# 16 month old male



## Vagus (Oct 7, 2012)

I realise the forum is quite limited when it comes to members who know how to give a proper critique, but thought I'd toss this on here anyway on the off chance that someone happens to be passing through  anyone is welcome to voice their thoughts. I don't take these things personally and have of a few things that I don't like about his structure anyway (eg. he can look roach-y at times, and his pasterns are terrible, although they have improved tremendously as he's matured)

At the moment we're still trying to get the hang of stacking, so I've only posted some natural stacks that he's thrown while I happened to have the camera ready. Also, being a long coat with a rather deep chest he can look quite heavy at times, so I've included a photo of him stretched out looking over the fence to show his tuck. 

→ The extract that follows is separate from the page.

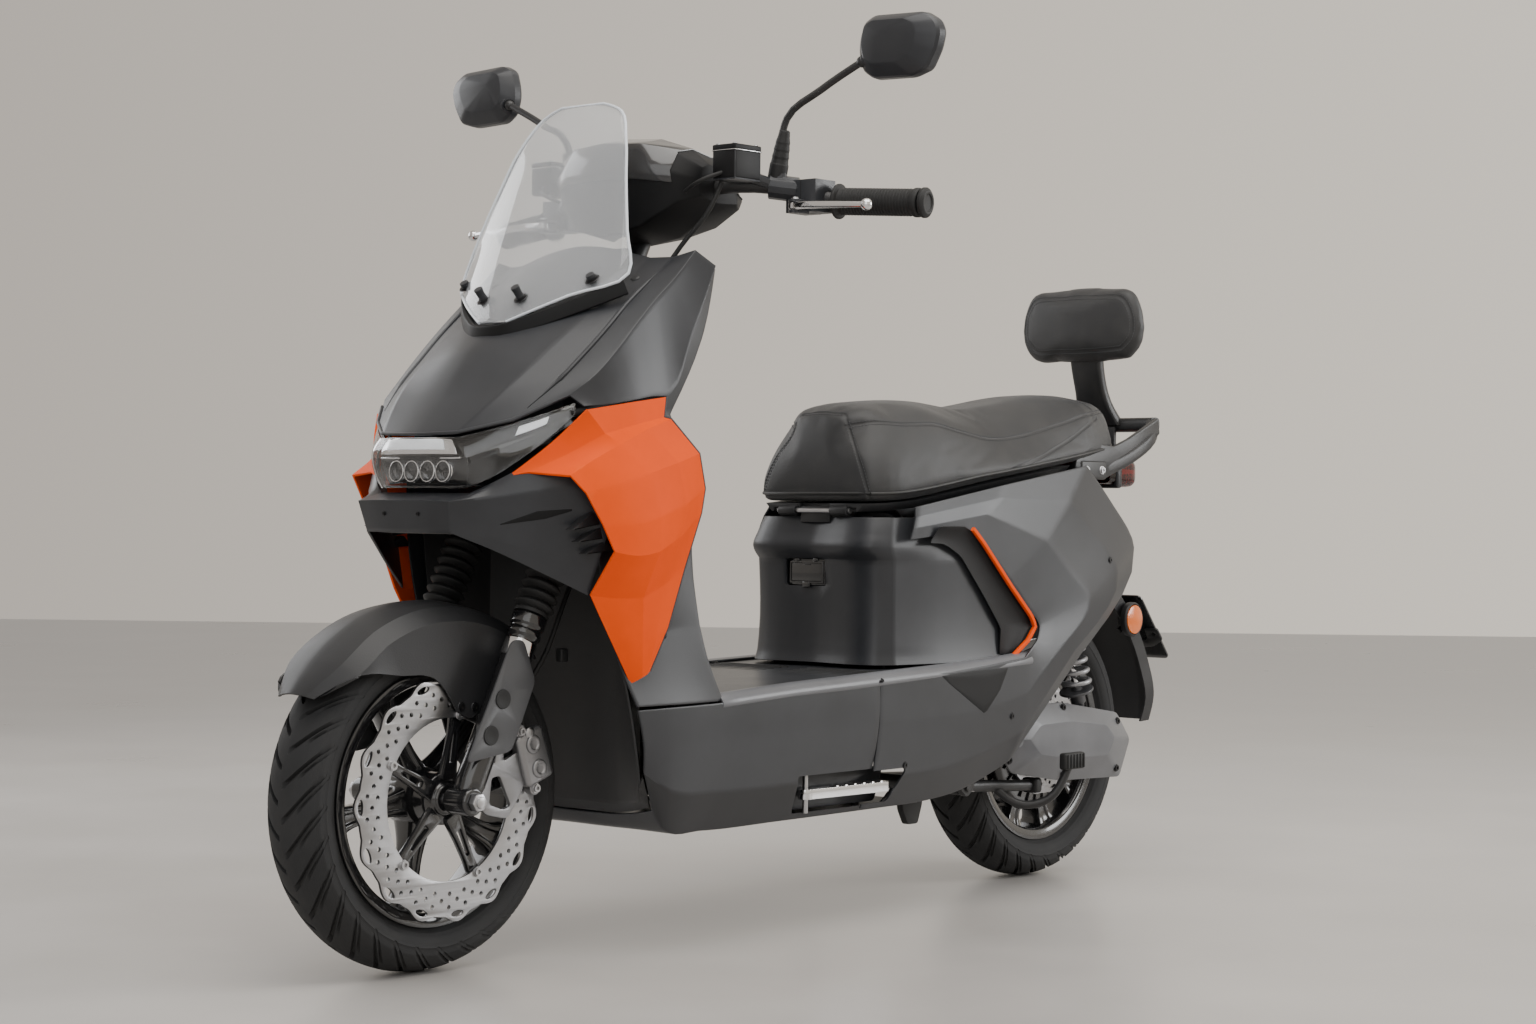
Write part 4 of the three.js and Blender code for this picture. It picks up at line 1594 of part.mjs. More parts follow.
const mirrorBaseShares = [19, 19.9, 106.4];
const mirrorStalkShares = [[19, 19.9, 106.4], [19, 20.1, 109], [19, 21.2, 112.6], [18.8, 27, 116], [18.4, 33.8, 119.2]];
const mirrorHeadShares = [18.2, 39.8, 120.9];
const mirrorBall = 8;
const mirrorOutline = [
  [-0.98, -0.2], [-0.86, -0.7], [-0.5, -0.98], [0.45, -1], [0.86, -0.72], [1, -0.1], [0.92, 0.62],
  [0.6, 0.98], [-0.5, 1], [-0.88, 0.66],
];

function mirrorStalk() {
  const points = mirrorStalkShares.map(onBar);
  const tip = points[points.length - 1];
  const base = points[0];
  const boot = rod(base, base.clone().setZ(base.z + above(2.6)), 9, 12, 6.5);
  const ball = new THREE.SphereGeometry(mirrorBall, 10, 6).translate(tip.x, tip.y, tip.z);
  return join(bentTube(points, mirrorStalkRadius, 6, 9), boot, ball);
}

function mirrorHead() {
  const middle = onBar(mirrorHeadShares);
  const ring = (shrink, x) => mirrorOutline.map(([u, v]) => new THREE.Vector3(
    middle.x + x, middle.y + u * shrink * mirrorWidth / 2, middle.z + v * shrink * mirrorHeight / 2));
  const half = mirrorDepth / 2;
  const shell = loft([
    ring(0.96, -half), ring(1, -half * 0.7), ring(0.97, 0), ring(0.8, half * 0.6), ring(0.45, half),
  ]);
  const glassBed = loft([ring(0.92, -half - cutOverrun), ring(0.92, -half + 2)]);
  const [root, tip] = mirrorStalkShares.slice(-2).map(onBar);
  const out = root.clone().sub(tip).normalize();
  const socket = new THREE.SphereGeometry(mirrorBall + 2 * gap, 10, 6).translate(tip.x, tip.y, tip.z);
  const throat = rod(tip, tip.clone().addScaledVector(out, 4 * mirrorBall), mirrorStalkRadius + 2, 12, mirrorBall * 2.4);
  return trim(cut(shell, glassBed), socket, throat);
}

const buttonShares = { horn: [14.6, 24.6, 100.6], signal: [14.6, 22.4, 102.8] };
const buttonRadius = 6;
const buttonTravel = 3;

function addControls() {
  const grip = gripSleeve();
  addPiece('left_grip', grip, palette.rubber);
  addPiece('throttle_grip', otherSide(grip), palette.rubber);
  const horn = onBar(buttonShares.horn);
  const signal = onBar(buttonShares.signal);
  const back = ahead(housingShares.x - housingShares.length / 2);
  const depth = buttonTravel + 3;
  const hornBody = rod(
    horn.clone().setX(back - buttonTravel), horn.clone().setX(back + depth - buttonTravel - gap), buttonRadius, 14);
  const hornWell = rod(
    horn.clone().setX(back - cutOverrun), horn.clone().setX(back + depth), buttonRadius + gap, 14);
  const signalBody = join(
    block(signal.clone().setX(back + 1), depth, 8, 5), block(signal.clone().setX(back - 3), 4, 5, 9));
  const signalSlot = block(
    signal.clone().setX(back + 1), depth + 2 * gap, 8 + 2 * buttonTravel + 2 * gap, 5 + 2 * gap);
  const mouth = block(
    signal.clone().setX(back - cutOverrun), 2 * cutOverrun, 8 + 2 * buttonTravel + 2 * gap, 5 + 2 * gap);
  addPiece('left_switch_housing', cut(housingOf(true), hornWell, signalSlot, mouth), palette.mattDark);
  addPiece('right_switch_housing', otherSide(housingOf(false)), palette.mattDark);
  addPiece('horn_button', hornBody, palette.orange);
  addPiece('signal_switch', signalBody, palette.castGrey);
  const lever = leverOf();
  addPiece('brake_lever_left', lever, palette.polished);
  addPiece('brake_lever_right', otherSide(lever), palette.polished);
  const stalk = mirrorStalk();
  addPiece('mirror_stalk_left', stalk, palette.mattDark);
  addPiece('mirror_stalk_right', otherSide(stalk), palette.mattDark);
  const head = mirrorHead();
  addPiece('mirror_head_left', head, palette.mattDark);
  addPiece('mirror_head_right', otherSide(head), palette.mattDark);
}

// The brake hose runs from the reservoir through the steering opening and behind the left leg.
const hoseShares = [
  [26.6, 16.2, 103.62], [27.6, 15, 100], [29.4, 11.4, 95], [32.6, 8.4, 88], [37.2, 7, 78], [40.8, 7, 66],
  [41.6, 7.2, 60], [43.6, 7.6, 54], [47.2, 8, 48], [50.6, 8, 41],
];
const hoseRadius = 3.5;

function addBrakeHose() {
  const ends = [6 * hoseRadius, 0].map((lift) => {
    const place = new THREE.Vector3(
      frontDiscRadius + 9 - caliperReach / 2, 0, -caliperLength / 2 - 2 * gap - lift);
    place.applyAxisAngle(new THREE.Vector3(0, 1, 0), -caliperAngle).add(frontHub);
    return place.setY(discPlane + discThickness / 2 + 1 + caliperHalfWidth / 2);
  });
  const path = [...hoseShares.map(onBar), ...ends];
  addPiece('brake_hose', bentTube(path, hoseRadius, 6, 28), palette.rubber);
}

addTyres();
addFrontRim();
addFrontDisc();
addHubMotor();
addRearDisc();
addForkLowers();
addSteeringStem();
addGaiters();
addFrontCaliper();
addFrontFender();
addNoseCowl();
addLowerCowl();
addSideFairings();
addLegShield();
addUnderbody();
addFloor();
addSeatBox();
addTail();
addSeat();
addMainFrame();
addElectrics();
addGrabRail();
addBackrest();
addTailLight();
addRearFender();
addSwingarm();
addMotorCover();
addShock();
addShockSpring();
addCentreStand();
addFootpegs();
addHandlebar();
addHandlebarCover();
addControls();
addBrakeHose();

// The scooter's box is centred over the origin, front to back.
scooter.updateMatrixWorld(true);
const extent = new THREE.Box3().setFromObject(scooter);
scooter.position.x = -(extent.min.x + extent.max.x) / 2;

export default scooter;
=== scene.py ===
"""Seated electric scooter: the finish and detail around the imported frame.

Metres, +X forward, +Y to the rider's left, +Z up, on the ground at z = 0.
Places on the body are given in centimetres from the ground under the middle of the wheelbase.
"""

import math

import bmesh
import bpy
from mathutils import Matrix, Vector
from mathutils.bvhtree import BVHTree
from mathutils.kdtree import KDTree


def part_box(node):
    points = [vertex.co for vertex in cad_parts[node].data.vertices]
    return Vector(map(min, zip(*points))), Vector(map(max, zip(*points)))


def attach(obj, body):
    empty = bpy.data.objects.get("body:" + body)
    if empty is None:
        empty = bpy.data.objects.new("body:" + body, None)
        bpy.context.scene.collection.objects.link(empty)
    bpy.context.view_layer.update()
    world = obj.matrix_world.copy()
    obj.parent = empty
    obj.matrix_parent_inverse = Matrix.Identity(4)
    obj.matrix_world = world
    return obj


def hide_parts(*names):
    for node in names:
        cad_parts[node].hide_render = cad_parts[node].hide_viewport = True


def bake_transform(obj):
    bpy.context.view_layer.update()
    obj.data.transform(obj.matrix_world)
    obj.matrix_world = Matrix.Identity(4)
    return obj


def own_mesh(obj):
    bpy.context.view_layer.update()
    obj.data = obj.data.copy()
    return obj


bl_info = {
    "name": "Seated electric scooter",
    "version": (1, 0, 0),
    "blender": (4, 5, 0),
    "location": "3D View > Sidebar > Scooter",
    "description": "Builds the looks of a seated electric scooter around its packed frame",
    "category": "Object",
}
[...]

Any responses are appreciated


----------



## Vagus (Oct 7, 2012)

Take two:

I think I (hopefully?) got some better photos today after we had a lovely little earthquake :crazy: . Let me know what you guys think


----------



## lhczth (Apr 5, 2000)

Very heavily coated male with flat withers, slight roach over the topline (yes, this is a true roach), long, but slightly sloping croup. He is balanced front to back with good angulation though his upper arm should be longer (I had to really look at all of the photos to make sure I was seeing things right through his heavy coat). Masculine head, good ear set, very good color and pigment. I would like to see a bit firmer pasterns and much tighter feet.


----------



## Vagus (Oct 7, 2012)

When I saw your name I got positively giddy . 

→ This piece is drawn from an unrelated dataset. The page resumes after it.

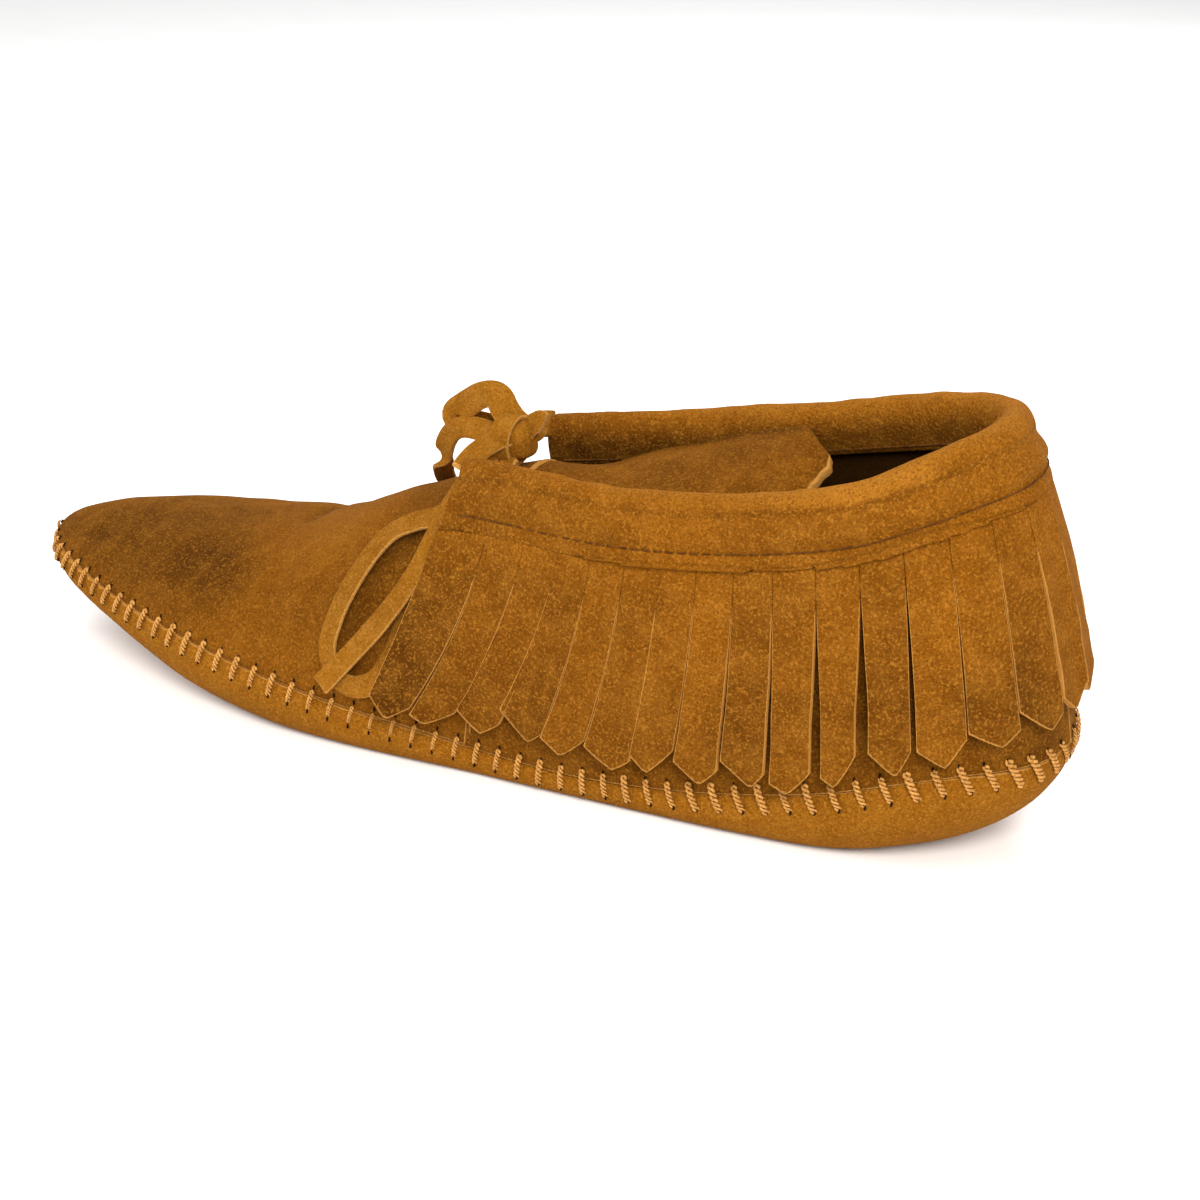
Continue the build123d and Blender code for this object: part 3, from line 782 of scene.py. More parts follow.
# %% Collar band
FOLD = [(-2.3, -12.0), (-2.7, -10.0), (-3.3, -7.5), (-3.6, -5.0), (-3.2, -2.4), (-2.0, -0.7),
        (0, 0.0), (2.1, -0.7), (3.5, -2.6), (4.2, -5.2)]
BAND_START, BAND_END = 0.65, 11.0
STITCHED_IN = ((8.2, 0.55), (10.4, -0.25), (11.2, -0.3), (12.6, 0.05))
BAND_ROWS, BAND_T = 62, 1.2
SKIRT_STAND = 3.0
SIDE_NAMES = ((1, "outer"), (-1, "inner"))


def skirt(u, z, side, share=0.0):
    """The outer face of the fringe leather; share is how far down a strip we are."""
    lift = 2.0 * np.clip(1 - np.clip(u - 0.9, 0, None) / 1.4, 0, 1)
    return wall(u, z, side, SKIRT_STAND + share * (1.0 + lift))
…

In my mind he's like a poster child for structural weaknesses in SL's so I've always been curious about an outside, educated and objective view. 

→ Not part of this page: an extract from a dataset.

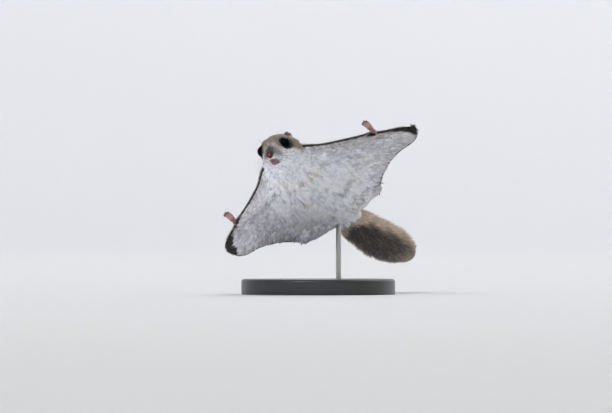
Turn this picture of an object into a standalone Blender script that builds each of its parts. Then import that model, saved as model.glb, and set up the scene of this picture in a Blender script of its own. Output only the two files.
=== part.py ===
"""Siberian flying squirrel in a banked glide, life size, on a plain display stand.

The animal is modelled level in its own frame: +X is its right, +Y its front and +Z its back, with
the origin under the shoulders. One empty then carries it, banked, over the stand, and a second one
carries the head. Sizes are written in millimetres and turned into metres where the meshes are made.
The model's origin is the centre of the underside of the stand's base.
"""

import math
import random

import bmesh
import bpy
from mathutils import Matrix, Vector

MM = 0.001

# How the parts meet: touching pieces keep this gap
GAP = 0.3
WELD = 0.0001

# Stand
BASE_RADIUS = 60.0
BASE_HEIGHT = 12.0
BASE_BEVEL = 2.0
BASE_SIDES = 40
ROD_RADIUS = 2.0
ROD_SIDES = 16
ROD_PLACE = (16.0, 21.0)

# The glide: where the shoulders are over the base, and how the body is turned there
SHOULDER_PLACE = (-20.0, -55.0, 92.0)
GLIDE_HEADING = 149.2
GLIDE_PITCH = 25.7
GLIDE_BANK = 35.2

# Torso stations: along, half width, height of the widest line, rise above it, depth below it
TORSO_SIDES = 24
TORSO_STATIONS = (
    (0.5, 9.0, 14.0, 6.0, 6.0),
    (-2.0, 15.5, 13.5, 10.0, 10.5),
    (-8.0, 19.5, 13.0, 12.5, 13.0),
    (-20.0, 22.0, 13.0, 13.2, 13.2),
    (-42.0, 23.8, 13.5, 13.6, 13.2),
    (-64.0, 23.8, 14.5, 13.6, 13.2),
    (-82.0, 21.5, 16.0, 12.8, 12.4),
    (-96.0, 16.0, 18.0, 11.0, 10.5),
    (-107.0, 10.5, 19.5, 8.0, 8.0),
    (-113.0, 6.0, 20.0, 5.0, 5.0),
)

# Neck stations, in the same terms, from inside the torso to inside the head
NECK_SIDES = 16
NECK_STATIONS = (
    (-9.0, 0.0, 14.0, 13.0, 8.0, 9.0),
    (-3.0, 0.0, 19.6, 13.0, 12.3, 12.8),
    (6.0, -1.0, 19.5, 13.0, 13.5, 13.6),
    (14.0, -2.5, 18.0, 12.0, 14.2, 13.6),
    (21.0, -3.0, 13.0, 11.0, 10.0, 10.0),
)

# Head: its own frame sits midway between the eyes, +Y along the muzzle
HEAD_PLACE = (-3.4, 31.2, 9.7)
HEAD_YAW = -7.6
HEAD_PITCH = -27.8
HEAD_ROLL = -15.3
HEAD_SIDES = 20
HEAD_STATIONS = (
    (-22.0, 9.0, -4.0, 8.0, 7.5),
    (-19.0, 14.0, -4.2, 12.0, 10.5),
    (-14.0, 16.2, -4.4, 13.4, 11.4),
    (-9.0, 15.8, -4.4, 13.8, 11.6),
    (-4.0, 14.4, -4.2, 13.0, 11.4),
    (0.0, 11.7, -4.2, 12.0, 10.9),
    (4.0, 9.4, -5.2, 10.4, 9.0),
    (8.0, 7.0, -6.4, 7.8, 6.6),
    (11.0, 5.0, -6.6, 5.2, 4.6),
    (13.2, 3.0, -6.0, 2.8, 3.0),
)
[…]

Thank you so much for taking the time to critique him, I really appreciate it!


----------



## lhczth (Apr 5, 2000)

Long stock coats are very hard for me. I have a hard enough time with regular coats.  I saw your first set of photos, but wasn't in a critiquing mood that day. The second set made things much easier. 

You are welcome.


----------



## doggiedad (Dec 2, 2007)

nice looking dog. in the 4th pic he looks like
he could jump that fence with no problem


----------